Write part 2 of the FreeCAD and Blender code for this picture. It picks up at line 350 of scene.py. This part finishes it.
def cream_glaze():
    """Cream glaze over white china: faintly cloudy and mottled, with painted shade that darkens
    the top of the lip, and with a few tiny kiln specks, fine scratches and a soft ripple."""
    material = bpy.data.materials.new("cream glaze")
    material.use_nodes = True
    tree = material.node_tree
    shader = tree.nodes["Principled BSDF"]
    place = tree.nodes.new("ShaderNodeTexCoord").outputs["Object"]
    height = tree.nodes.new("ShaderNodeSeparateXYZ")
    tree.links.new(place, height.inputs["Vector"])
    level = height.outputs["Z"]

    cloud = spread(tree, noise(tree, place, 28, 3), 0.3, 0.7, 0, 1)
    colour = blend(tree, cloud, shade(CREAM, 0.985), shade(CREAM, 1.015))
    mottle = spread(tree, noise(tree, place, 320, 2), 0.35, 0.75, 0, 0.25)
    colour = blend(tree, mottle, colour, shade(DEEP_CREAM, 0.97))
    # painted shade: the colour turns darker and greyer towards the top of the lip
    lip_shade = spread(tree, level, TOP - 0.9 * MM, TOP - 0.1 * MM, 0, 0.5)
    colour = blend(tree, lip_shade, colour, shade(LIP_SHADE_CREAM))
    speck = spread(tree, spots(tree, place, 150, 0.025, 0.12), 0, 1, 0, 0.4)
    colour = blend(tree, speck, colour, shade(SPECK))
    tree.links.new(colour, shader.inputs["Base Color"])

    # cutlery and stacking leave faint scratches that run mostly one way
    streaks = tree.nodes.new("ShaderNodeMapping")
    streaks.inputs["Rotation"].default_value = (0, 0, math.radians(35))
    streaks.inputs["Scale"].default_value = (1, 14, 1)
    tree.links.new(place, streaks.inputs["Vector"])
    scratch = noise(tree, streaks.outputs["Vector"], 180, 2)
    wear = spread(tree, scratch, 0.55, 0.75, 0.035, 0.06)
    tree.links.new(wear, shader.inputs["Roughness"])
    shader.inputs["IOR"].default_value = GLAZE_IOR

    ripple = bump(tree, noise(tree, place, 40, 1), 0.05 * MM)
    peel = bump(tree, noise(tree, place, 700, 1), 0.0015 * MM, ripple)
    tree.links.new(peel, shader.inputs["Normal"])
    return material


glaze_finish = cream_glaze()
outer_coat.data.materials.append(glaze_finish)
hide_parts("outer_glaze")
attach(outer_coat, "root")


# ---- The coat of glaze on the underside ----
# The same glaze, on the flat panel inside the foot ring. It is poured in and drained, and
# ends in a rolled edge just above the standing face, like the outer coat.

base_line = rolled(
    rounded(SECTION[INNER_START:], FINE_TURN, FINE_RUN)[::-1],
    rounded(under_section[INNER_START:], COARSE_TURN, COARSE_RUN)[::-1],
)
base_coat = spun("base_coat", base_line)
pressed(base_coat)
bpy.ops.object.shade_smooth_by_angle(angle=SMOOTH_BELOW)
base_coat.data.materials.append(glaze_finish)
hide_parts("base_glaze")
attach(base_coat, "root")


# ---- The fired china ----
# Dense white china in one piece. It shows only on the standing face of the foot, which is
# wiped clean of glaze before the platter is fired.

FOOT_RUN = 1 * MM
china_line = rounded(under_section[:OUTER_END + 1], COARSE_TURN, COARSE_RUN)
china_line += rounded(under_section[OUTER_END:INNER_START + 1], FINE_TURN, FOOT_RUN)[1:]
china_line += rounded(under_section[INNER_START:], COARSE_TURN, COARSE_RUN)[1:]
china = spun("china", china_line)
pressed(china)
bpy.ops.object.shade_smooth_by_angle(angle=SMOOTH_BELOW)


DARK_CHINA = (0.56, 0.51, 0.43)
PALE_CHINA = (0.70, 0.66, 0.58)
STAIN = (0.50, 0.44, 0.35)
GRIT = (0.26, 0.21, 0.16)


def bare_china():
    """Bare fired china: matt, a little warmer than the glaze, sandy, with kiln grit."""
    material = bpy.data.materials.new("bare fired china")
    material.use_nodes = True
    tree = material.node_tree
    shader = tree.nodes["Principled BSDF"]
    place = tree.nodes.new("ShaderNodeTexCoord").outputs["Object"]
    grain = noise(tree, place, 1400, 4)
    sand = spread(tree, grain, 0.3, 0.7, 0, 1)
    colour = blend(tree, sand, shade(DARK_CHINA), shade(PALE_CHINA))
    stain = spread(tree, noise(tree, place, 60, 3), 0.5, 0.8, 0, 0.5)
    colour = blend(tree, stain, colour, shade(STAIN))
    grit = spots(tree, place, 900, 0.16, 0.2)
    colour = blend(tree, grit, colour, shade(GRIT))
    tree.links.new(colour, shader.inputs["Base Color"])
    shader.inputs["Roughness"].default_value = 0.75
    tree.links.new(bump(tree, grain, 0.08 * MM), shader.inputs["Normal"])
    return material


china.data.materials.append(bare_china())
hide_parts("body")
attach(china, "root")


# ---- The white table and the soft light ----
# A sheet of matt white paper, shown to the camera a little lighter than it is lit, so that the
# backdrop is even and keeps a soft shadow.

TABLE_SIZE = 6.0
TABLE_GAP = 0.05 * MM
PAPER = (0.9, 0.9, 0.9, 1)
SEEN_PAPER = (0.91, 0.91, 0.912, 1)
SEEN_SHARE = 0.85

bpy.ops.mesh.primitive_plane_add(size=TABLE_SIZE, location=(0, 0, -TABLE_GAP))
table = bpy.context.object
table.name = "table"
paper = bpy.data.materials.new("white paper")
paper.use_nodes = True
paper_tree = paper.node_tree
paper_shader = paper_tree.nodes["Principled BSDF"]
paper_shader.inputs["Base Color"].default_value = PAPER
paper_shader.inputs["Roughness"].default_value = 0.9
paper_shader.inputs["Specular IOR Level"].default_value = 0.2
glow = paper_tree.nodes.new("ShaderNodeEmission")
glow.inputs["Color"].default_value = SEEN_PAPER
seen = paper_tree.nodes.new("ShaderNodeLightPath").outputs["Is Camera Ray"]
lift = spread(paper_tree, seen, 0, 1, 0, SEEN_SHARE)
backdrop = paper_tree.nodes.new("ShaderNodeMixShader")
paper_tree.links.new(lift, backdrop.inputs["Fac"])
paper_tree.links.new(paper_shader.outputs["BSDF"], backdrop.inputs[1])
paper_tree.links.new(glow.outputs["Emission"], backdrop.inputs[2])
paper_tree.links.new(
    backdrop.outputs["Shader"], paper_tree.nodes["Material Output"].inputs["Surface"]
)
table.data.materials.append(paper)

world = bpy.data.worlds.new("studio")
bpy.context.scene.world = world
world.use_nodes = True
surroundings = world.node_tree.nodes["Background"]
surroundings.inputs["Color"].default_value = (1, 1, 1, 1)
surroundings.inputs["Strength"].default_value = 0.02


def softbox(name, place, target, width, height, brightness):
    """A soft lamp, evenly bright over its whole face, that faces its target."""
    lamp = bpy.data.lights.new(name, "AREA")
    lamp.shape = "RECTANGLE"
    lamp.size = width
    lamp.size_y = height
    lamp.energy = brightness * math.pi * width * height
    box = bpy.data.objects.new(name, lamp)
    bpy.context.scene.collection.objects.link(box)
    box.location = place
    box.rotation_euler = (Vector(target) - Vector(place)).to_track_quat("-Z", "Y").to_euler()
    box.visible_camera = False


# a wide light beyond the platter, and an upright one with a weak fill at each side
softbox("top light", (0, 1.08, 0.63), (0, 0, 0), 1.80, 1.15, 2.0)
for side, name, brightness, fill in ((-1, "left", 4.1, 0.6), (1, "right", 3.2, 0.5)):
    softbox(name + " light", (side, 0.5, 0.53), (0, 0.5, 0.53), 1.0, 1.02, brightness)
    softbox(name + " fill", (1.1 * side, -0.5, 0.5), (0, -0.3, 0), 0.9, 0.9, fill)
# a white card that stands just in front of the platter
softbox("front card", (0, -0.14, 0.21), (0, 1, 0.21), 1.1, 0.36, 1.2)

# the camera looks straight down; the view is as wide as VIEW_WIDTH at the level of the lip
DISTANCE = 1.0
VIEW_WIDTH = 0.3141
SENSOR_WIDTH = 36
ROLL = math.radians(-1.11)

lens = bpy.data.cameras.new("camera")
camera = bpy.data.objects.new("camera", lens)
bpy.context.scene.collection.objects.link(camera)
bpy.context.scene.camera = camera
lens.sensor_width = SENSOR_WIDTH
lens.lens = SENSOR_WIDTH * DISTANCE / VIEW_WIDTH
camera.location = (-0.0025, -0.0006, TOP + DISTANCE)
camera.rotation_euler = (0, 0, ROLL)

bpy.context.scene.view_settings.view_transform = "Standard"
----
◆ **Job**: Which lines contain the word "scene"? Return each of them.

◆ **Output**:
Write part 2 of the FreeCAD and Blender code for this picture. It picks up at line 350 of scene.py. This part finishes it.
bpy.context.scene.world = world
    bpy.context.scene.collection.objects.link(box)
bpy.context.scene.collection.objects.link(camera)
bpy.context.scene.camera = camera
bpy.context.scene.view_settings.view_transform = "Standard"